GK> Right from scratch, the idea was never to position ourselves as a local South American studio. Instead, we have always hired talented people from all parts of the world, worked for clients from different countries, and we have developed a production pipeline that makes everyone feel like there are no borders among us. Thus the nautical theme was conceptually perfect. Le Cube is our ship that allows us to set sail to wherever we need to go, with a crew of adventurous souls from different parts of the world. The 'crazy’ part was just to add some spice to it; ‘bastards’ would have been a little too intense!
Let me add that we hate the corporate way of communication: the ‘regards’ at the end of e-mails and the way that a lot of businesses forget that we are all humans who eat and crap. Corporations treat others like robots. The way we communicate is also part of our philosophy, i.e. to be light, spontaneous and exchange much more than just money for services. We exchange a part of our lives, our time and at the end, there is also a bit of our souls.
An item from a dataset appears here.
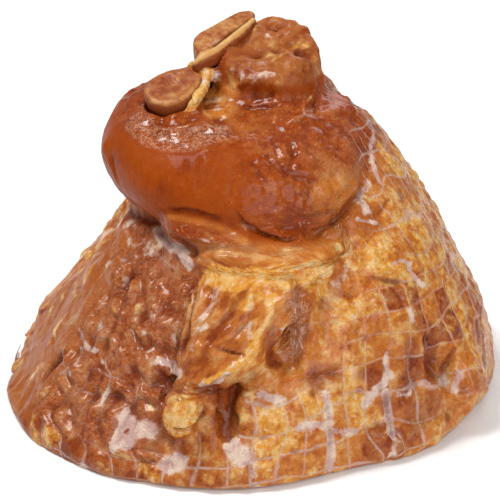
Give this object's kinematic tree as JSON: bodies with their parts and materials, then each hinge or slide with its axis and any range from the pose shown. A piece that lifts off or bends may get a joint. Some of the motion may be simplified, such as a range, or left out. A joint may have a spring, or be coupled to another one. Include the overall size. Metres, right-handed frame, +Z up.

LBB> How would you characterise your style?
GK> We don’t pigeon-hole ourselves into a particular style, but it's natural to end up following Ralph´s creative vision – to always search for elegant art direction and characters and animations much more oriented towards craft productions. 2D Cel animation character design is something we love. Now, we still have fun doing motion graphics and part of our current plan is to produce more 3D projects and mix techniques.
LBB> In terms of character design, what’s your starting point? Do you like to think quite graphically and stylistically or do you use personality as a springboard?
GK> The process of creating characters varies from one project to another. In many projects, we create characters’ personality descriptions. And we even try to find references or inspiration in existing personalities. Sometimes characters are there to collaborate with the feeling or atmosphere we are creating in a scene. In this case, in general, we go straight to the designs without really developing a personality. An interesting technique that we are starting to explore is to use some of the Visagism aspects of face and body proportions to highlight the personality of the characters. This is something new to us, so we will be able to tell if it works in a few months.
LBB> Which piece of work are you most proud of and why?
GK> I think that each one of us has our favourite project. For me it was Senna, in the Heart of Brazil. Ayrton Senna, the F1 driver, was someone who has really inspired me since I was a little boy. On the other hand, to make the project feasible was a big challenge, not only in the creative aspect but also in the executive production. So, to win Cannes, Bass Awards and Creation's Club Brazil with something so elaborate, and at the same time, with so much symbolism for my life, was amazing. I am pretty sure that this work has a piece of our souls in it.